Toen de Nationale Conventie in 1793 deze stad belegerde, behoorde hij tot hare verdedigers, zoodat hij na haren val haastig de wijk moest nemen. Met zijn vader, die door den loop der omstandigheden zijn geheele vermogen verloren had, begaf hij zich naar Zwitserland, en Jean Gabriël stichtte nu met zijn broeder een handelshuis te Genua onder de firma „Gebroeders Eynard en Schmidt”. Uit de eerste winsten betaalde hij de schuldeischers van zijn vader. Gedurende de belegering van Genua in 1800 hielp hij onder Massena die stad verdedigen, en in 1801 bragt hij te Livorno voor den toenmaligen Koning van Etrurië eene leening tot stand, die hem veel voordeel opleverde. Daarna vestigde hij eene zaak te Florence, en was bij de hervorming der Toscaansche financiën de raadsman der Koningin, terwijl ook de groothertogin Misa, de zuster van Napoleon, zich bij hem wegens geldzaken vervoegde. Op die wijze was hij in de gelegenheid om op eene eerlijke wijze een groot vermogen te verwerven.

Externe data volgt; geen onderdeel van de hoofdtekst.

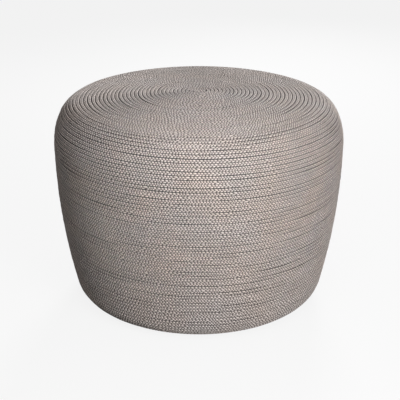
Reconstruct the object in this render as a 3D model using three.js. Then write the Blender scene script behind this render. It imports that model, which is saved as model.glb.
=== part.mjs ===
// An outdoor footstool. A cage of bent aluminium flat bars carries a quick-drying foam pad and a foam sleeve,
// and one long braided rope is wound over both: from the middle of the top, over the shoulder, down the side
// and in under the foot. A base plate on glides closes the underside.
// Millimetres, +Z up, the middle of the underside at the origin and the floor at Z = 0.
import * as THREE from 'three';

// Driving dimensions of the outline, measured over the rope
const bodyRadius = 300;
const sideHeight = 302.5;
const sideInset = 36;
const footRadius = 54;
const shoulderRadius = 128;
const cornerRadius = 52;
const shoulderTurn = THREE.MathUtils.degToRad(26.8);
const cornerTurn = THREE.MathUtils.degToRad(56.1);

// Rope
const ropeDiameter = 7.5;
const rowGap = 0.54;
const coilLoops = 24;
const coilStartTurn = 0.75;
const jointAngle = Math.PI;
const ropeUnderRun = 10;

// Padding
const padThickness = 25;
const sleeveThickness = 8;

// Cage of flat bars, the hub they meet on, and hoops of round bar
const ribCount = 12;
const ribWidth = 25;
const ribThickness = 5;
const ribEndGap = 2.2;
const ribHubLap = 20;
const ribToeLength = 24;
const hubThickness = 5;
const hoopBarRadius = 6;
const deckHoopRun = 150;
const shoulderHoopShare = 0.5;
const bellyHoopShare = 0.42;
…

In 1810 keerde hij naar Zwitserland terug en woonde te Genève en te Beaulieu. Na den val van Napoleon zag hij zich gekozen tot lid van het Wetgevend Ligchaam te Genève, terwijl hij tevens de betrekking bekleedde van luitenant. kolonel. Als secretaris der afgevaardigden uit Genève begaf hij zich naar het Congrés te Weenen, regelde vervolgens de financiën van den groothertog Leopold van Toscana en bezocht ook het Congrès te Aken. Als een vriend van graaf Capo d'Istria werd hij een ijveraar voor de zaak der Grieksche vrijheid, zoodat hij als bankier het sluiten van leeningen ten behoeve van Griekenland bevorderde en zich daarbij aanzienlijke opofferingen getroostte. Daarenboven stelde hij zich aan het hoofd van alle vereenigingen, die ten gunste van Griekenlands vrijheid werden gevormd, en men beweert, dat door zijn invloed de 3 groote Mogendheden tot het besluit zijn gekomen, om de beschermheerschappij over Griekenland te aanvaarden.
Ook de belangen van Zwitserland heeft hij niet weinig bevorderd, — vooral in de jaren 1835 en 1838, toen het in spanning geraakte met Frankrijk. Te Genève stichtte hij grootsche gebouwen, om aan kunstenaars gelegenheid te geven tot ontwikkeling van hunne talenten, en in zijne laatste levensjaren deed hij er het prachtige Muséum voor de Société des Beaux arts verrijzen. Hij onderscheidde zich voorts door zijne godsdienstigheid en weldadigheid, en overleed den 15den Februarij 1863 op zijn kasteel te Genève, een vermogen van 60 millioen francs nalatende.